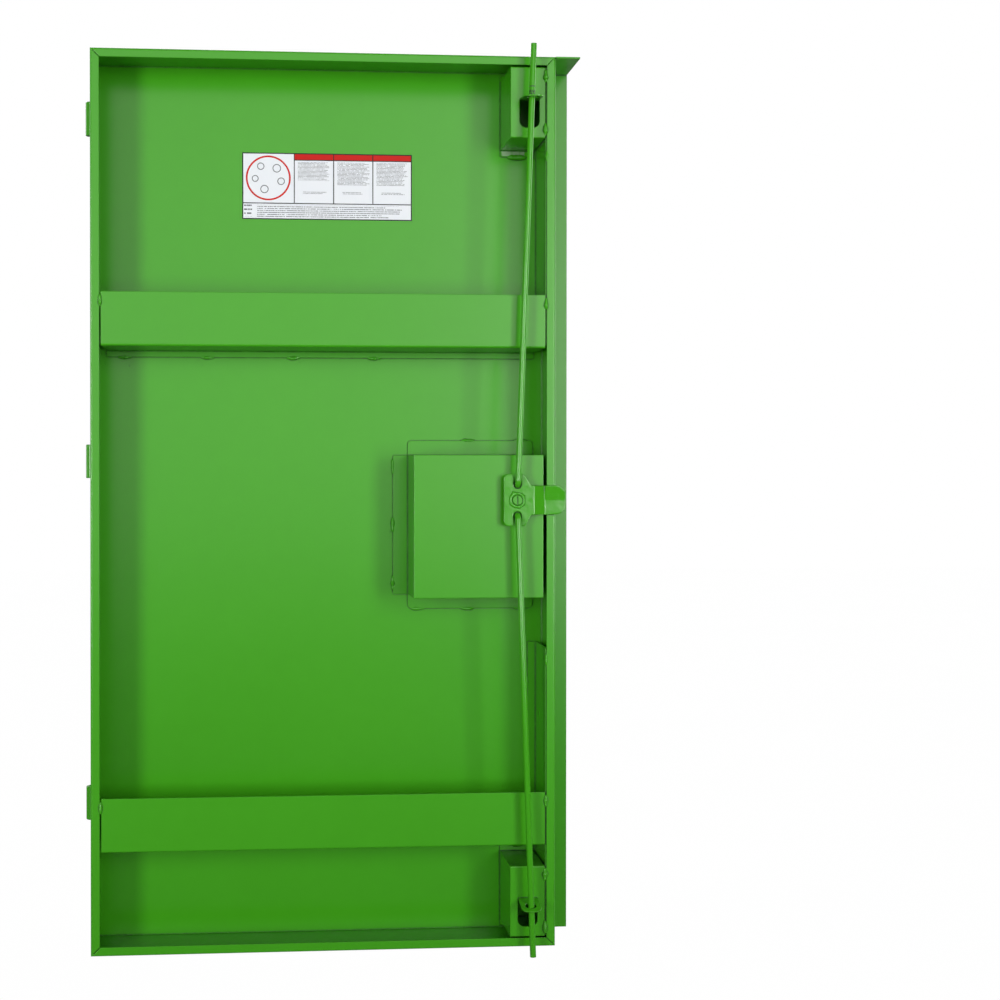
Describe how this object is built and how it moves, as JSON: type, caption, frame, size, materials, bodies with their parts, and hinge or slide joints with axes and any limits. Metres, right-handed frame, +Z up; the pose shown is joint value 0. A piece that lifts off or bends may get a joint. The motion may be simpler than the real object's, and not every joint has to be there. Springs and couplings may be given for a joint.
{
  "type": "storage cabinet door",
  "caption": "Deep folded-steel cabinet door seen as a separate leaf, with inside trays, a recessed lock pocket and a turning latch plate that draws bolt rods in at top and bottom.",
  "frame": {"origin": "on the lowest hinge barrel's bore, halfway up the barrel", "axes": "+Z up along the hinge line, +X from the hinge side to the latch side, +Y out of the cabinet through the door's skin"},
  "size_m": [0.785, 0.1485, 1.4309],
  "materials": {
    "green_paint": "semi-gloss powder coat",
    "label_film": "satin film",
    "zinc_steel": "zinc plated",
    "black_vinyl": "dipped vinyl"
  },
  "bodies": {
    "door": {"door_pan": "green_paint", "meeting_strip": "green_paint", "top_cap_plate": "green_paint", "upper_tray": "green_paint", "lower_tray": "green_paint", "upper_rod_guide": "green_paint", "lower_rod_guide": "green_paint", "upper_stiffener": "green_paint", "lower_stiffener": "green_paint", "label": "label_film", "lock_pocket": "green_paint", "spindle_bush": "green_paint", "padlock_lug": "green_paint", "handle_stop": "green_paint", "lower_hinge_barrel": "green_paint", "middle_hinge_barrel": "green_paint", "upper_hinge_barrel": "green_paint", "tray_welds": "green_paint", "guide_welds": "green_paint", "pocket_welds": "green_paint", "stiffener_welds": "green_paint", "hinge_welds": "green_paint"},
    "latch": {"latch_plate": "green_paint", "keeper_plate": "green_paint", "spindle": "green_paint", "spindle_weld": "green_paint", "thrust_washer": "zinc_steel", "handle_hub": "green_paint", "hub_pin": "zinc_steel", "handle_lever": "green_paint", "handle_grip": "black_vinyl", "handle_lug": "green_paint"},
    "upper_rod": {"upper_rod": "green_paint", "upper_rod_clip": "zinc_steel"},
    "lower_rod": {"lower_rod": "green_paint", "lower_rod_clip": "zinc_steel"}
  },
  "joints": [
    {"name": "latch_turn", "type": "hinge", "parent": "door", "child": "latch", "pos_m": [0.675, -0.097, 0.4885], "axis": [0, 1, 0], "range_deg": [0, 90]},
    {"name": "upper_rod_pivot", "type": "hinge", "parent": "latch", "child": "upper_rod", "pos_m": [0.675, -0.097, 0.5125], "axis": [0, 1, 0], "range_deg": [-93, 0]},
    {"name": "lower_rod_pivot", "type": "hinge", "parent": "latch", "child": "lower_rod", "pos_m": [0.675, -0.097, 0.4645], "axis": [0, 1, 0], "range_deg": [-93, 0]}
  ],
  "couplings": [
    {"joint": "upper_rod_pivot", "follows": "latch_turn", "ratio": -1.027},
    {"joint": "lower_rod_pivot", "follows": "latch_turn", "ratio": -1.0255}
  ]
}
···
**WHAT YOU SHOULD DO**
Extract every line above exactly as it stands.

**EXERCISE RESULT**
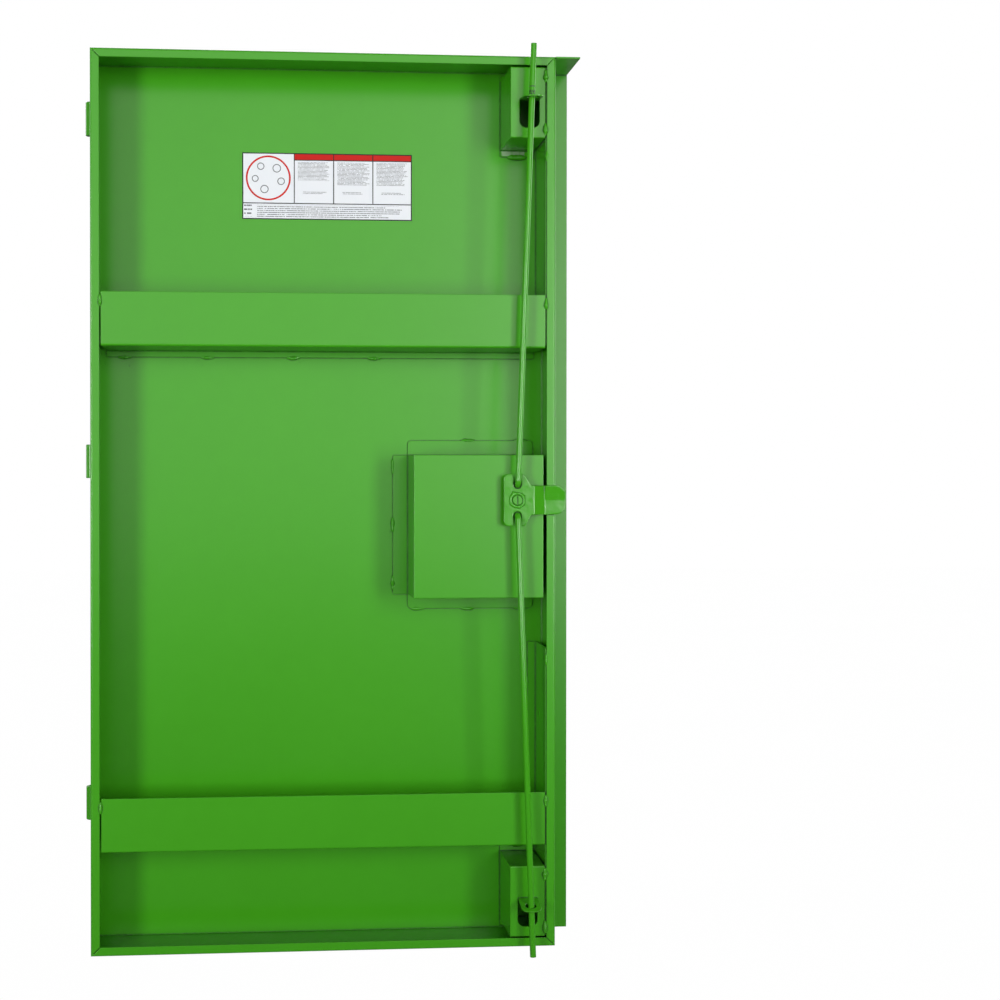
Describe how this object is built and how it moves, as JSON: type, caption, frame, size, materials, bodies with their parts, and hinge or slide joints with axes and any limits. Metres, right-handed frame, +Z up; the pose shown is joint value 0. A piece that lifts off or bends may get a joint. The motion may be simpler than the real object's, and not every joint has to be there. Springs and couplings may be given for a joint.
{
  "type": "storage cabinet door",
  "caption": "Deep folded-steel cabinet door seen as a separate leaf, with inside trays, a recessed lock pocket and a turning latch plate that draws bolt rods in at top and bottom.",
  "frame": {"origin": "on the lowest hinge barrel's bore, halfway up the barrel", "axes": "+Z up along the hinge line, +X from the hinge side to the latch side, +Y out of the cabinet through the door's skin"},
  "size_m": [0.785, 0.1485, 1.4309],
  "materials": {
    "green_paint": "semi-gloss powder coat",
    "label_film": "satin film",
    "zinc_steel": "zinc plated",
    "black_vinyl": "dipped vinyl"
  },
  "bodies": {
    "door": {"door_pan": "green_paint", "meeting_strip": "green_paint", "top_cap_plate": "green_paint", "upper_tray": "green_paint", "lower_tray": "green_paint", "upper_rod_guide": "green_paint", "lower_rod_guide": "green_paint", "upper_stiffener": "green_paint", "lower_stiffener": "green_paint", "label": "label_film", "lock_pocket": "green_paint", "spindle_bush": "green_paint", "padlock_lug": "green_paint", "handle_stop": "green_paint", "lower_hinge_barrel": "green_paint", "middle_hinge_barrel": "green_paint", "upper_hinge_barrel": "green_paint", "tray_welds": "green_paint", "guide_welds": "green_paint", "pocket_welds": "green_paint", "stiffener_welds": "green_paint", "hinge_welds": "green_paint"},
    "latch": {"latch_plate": "green_paint", "keeper_plate": "green_paint", "spindle": "green_paint", "spindle_weld": "green_paint", "thrust_washer": "zinc_steel", "handle_hub": "green_paint", "hub_pin": "zinc_steel", "handle_lever": "green_paint", "handle_grip": "black_vinyl", "handle_lug": "green_paint"},
    "upper_rod": {"upper_rod": "green_paint", "upper_rod_clip": "zinc_steel"},
    "lower_rod": {"lower_rod": "green_paint", "lower_rod_clip": "zinc_steel"}
  },
  "joints": [
    {"name": "latch_turn", "type": "hinge", "parent": "door", "child": "latch", "pos_m": [0.675, -0.097, 0.4885], "axis": [0, 1, 0], "range_deg": [0, 90]},
    {"name": "upper_rod_pivot", "type": "hinge", "parent": "latch", "child": "upper_rod", "pos_m": [0.675, -0.097, 0.5125], "axis": [0, 1, 0], "range_deg": [-93, 0]},
    {"name": "lower_rod_pivot", "type": "hinge", "parent": "latch", "child": "lower_rod", "pos_m": [0.675, -0.097, 0.4645], "axis": [0, 1, 0], "range_deg": [-93, 0]}
  ],
  "couplings": [
    {"joint": "upper_rod_pivot", "follows": "latch_turn", "ratio": -1.027},
    {"joint": "lower_rod_pivot", "follows": "latch_turn", "ratio": -1.0255}
  ]
}